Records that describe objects
+---+
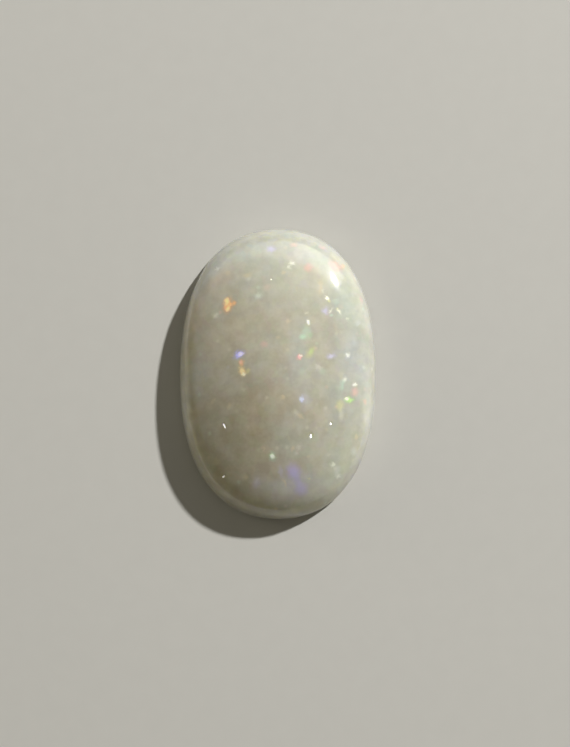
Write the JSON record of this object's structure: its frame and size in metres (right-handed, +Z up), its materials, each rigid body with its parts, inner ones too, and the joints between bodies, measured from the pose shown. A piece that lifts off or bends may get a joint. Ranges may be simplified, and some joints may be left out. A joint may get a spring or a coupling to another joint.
{
  "type": "opal cabochon",
  "caption": "Oval white opal cabochon, a polished milky stone with flecks of play-of-colour, a low dome, a girdle edge and a flat ground back.",
  "frame": {"origin": "on the flat ground back, under the middle of the dome", "axes": "+Z up through the dome, +Y along the stone's length, +X across its width"},
  "size_m": [0.012, 0.018, 0.0035],
  "materials": {
    "opal": "polished, milky and translucent"
  },
  "bodies": {
    "root": {"opal": "opal"}
  },
  "joints": []
}
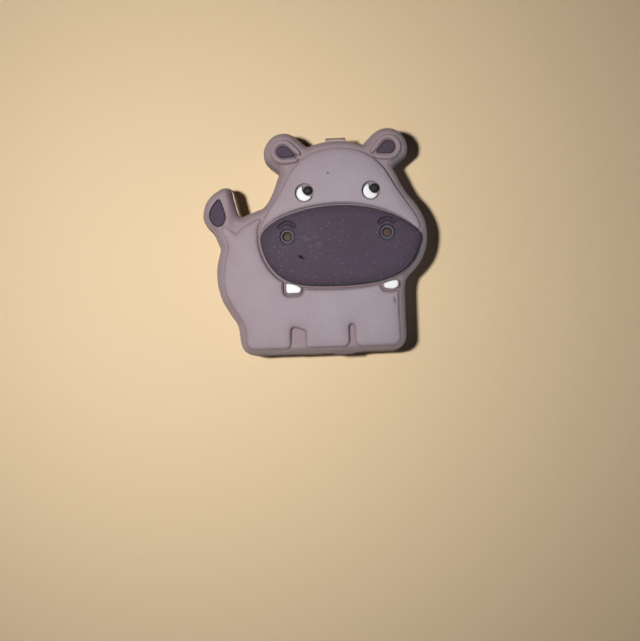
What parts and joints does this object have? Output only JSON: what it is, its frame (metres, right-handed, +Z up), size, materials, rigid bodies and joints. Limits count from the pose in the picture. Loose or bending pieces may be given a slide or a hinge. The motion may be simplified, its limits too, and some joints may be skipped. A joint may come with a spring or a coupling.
{
  "type": "silicone hippopotamus bead",
  "caption": "Flat-backed silicone bead in the shape of a standing hippopotamus, with raised panels, coloured inlays and a cord bore from crown to feet.",
  "frame": {"origin": "under the middle of the bead's box, on the plane of its flat back", "axes": "+Z up out of the face, the thin way; +Y from the feet to the top of the head; +X to the right as the face is seen"},
  "size_m": [0.026, 0.0262, 0.0083],
  "materials": {
    "body_grey": "matt moulded silicone, warm mauve grey",
    "plum": "matt moulded silicone, dark plum grey",
    "nostril_brown": "matt moulded silicone, taupe brown",
    "white": "satin moulded silicone, white",
    "black": "satin moulded silicone, black"
  },
  "bodies": {
    "root": {"head": "body_grey", "ear_left": "body_grey", "ear_right": "body_grey", "trunk": "body_grey", "tail": "body_grey", "leg_rear": "body_grey", "leg_middle": "body_grey", "leg_front": "body_grey", "muzzle": "plum", "ear_inlay_left": "plum", "ear_inlay_right": "plum", "tail_inlay": "plum", "nostril_left": "nostril_brown", "nostril_right": "nostril_brown", "eye_left": "white", "eye_right": "white", "tooth_left": "white", "tooth_right": "white", "pupil_left": "black", "pupil_right": "black"}
  },
  "joints": []
}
+---+
Give the number of lines in the listing above that contain "parts", and nothing else.

**RESULT FOR THIS TASK:** 2